Just as stress and tough times can turn a human’s hair gray, a new study has found the same is the case for our four-legged friends. As explained in a recent article, researchers have found that young dogs whose owners rated them as anxious and impulsive were more likely to have prematurely gray muzzles than dogs that were not regarded as anxious or impulsive.
“Based on my years of experience observing and working with dogs, I’ve long had a suspicion that dogs with higher levels of anxiety and impulsiveness also show increased muzzle grayness,” study lead researcher Camille King said.
To investigate, the researchers traveled to dog parks, veterinary clinics and other venues throughout Colorado, giving questionnaires to the owners of 400 dogs. After the owners answered a 42-item quiz about their dogs’ behavior, age and health, the researchers took two mug shots of each dog.
The researchers said they excluded dogs with light-colored fur, as the coloring made it difficult to discern whether the dogs had a gray muzzle. They also excluded dogs that were not between one and four years old, as older dogs could have gray fur simply from aging, the researchers said.
To gauge each dog’s anxiety level, the researchers asked questions about the pet’s behavior, including whether the dog destroyed things when left alone, whether the dog had hair loss during vet exams or when it entered new places, and whether the dog cringed or cowered in response to groups of people.
Then, to rate impulsivity, the researchers asked whether the dogs jumped on people, whether they could be calmed, if they had a loss of focus and whether they were hyperactive after exercise. Afterward, two independent raters who had never met the dogs graded each photo on a scale of zero to three, with zero indicating no muzzle grayness and three indicating full muzzle grayness.
The article explains that female dogs tended to have higher levels of grayness than male dogs did and that dogs who showed fearfulness toward loud noises, unfamiliar animals, and people tended to have increased grayness. In contrast, grayness had nothing to do with the dog’s size, whether it was fixed (that is, spayed or neutered) and whether the dog had any medical problems.
“At first, I was somewhat skeptical of the hypothesis,” said study co-researcher Thomas Smith, a professor in the College of Education at Northern Illinois University. “However, when we analyzed the data, the results actually were quite striking.”
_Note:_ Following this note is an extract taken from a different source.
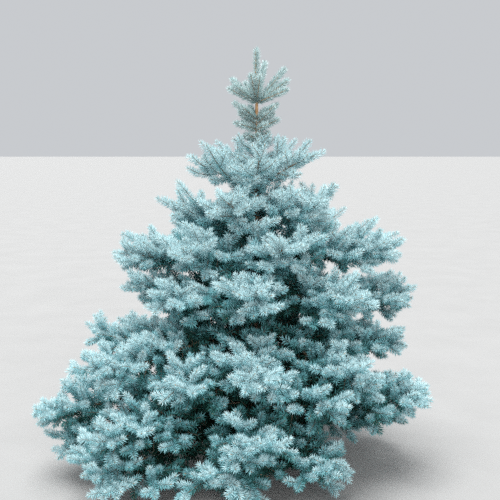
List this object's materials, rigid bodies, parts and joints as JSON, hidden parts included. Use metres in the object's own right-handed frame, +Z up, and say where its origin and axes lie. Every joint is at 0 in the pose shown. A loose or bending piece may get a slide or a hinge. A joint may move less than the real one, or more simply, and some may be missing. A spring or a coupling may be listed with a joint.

These findings have practical applications, the researchers noted. For example, if people who work with young dogs notice prematurely gray muzzles, they could alert the owners that the dog might be experiencing anxiety, impulsivity or fear issues. If necessary, the dogs could enroll in behavior-modification programs, the researchers wrote in the study, which was published in the December issue of the journal Applied Animal Behaviour Science.
“This is an original, unique study that has implications for dog welfare,” said Temple Grandin, a co-author on the study and a current professor of animal science at Colorado State University.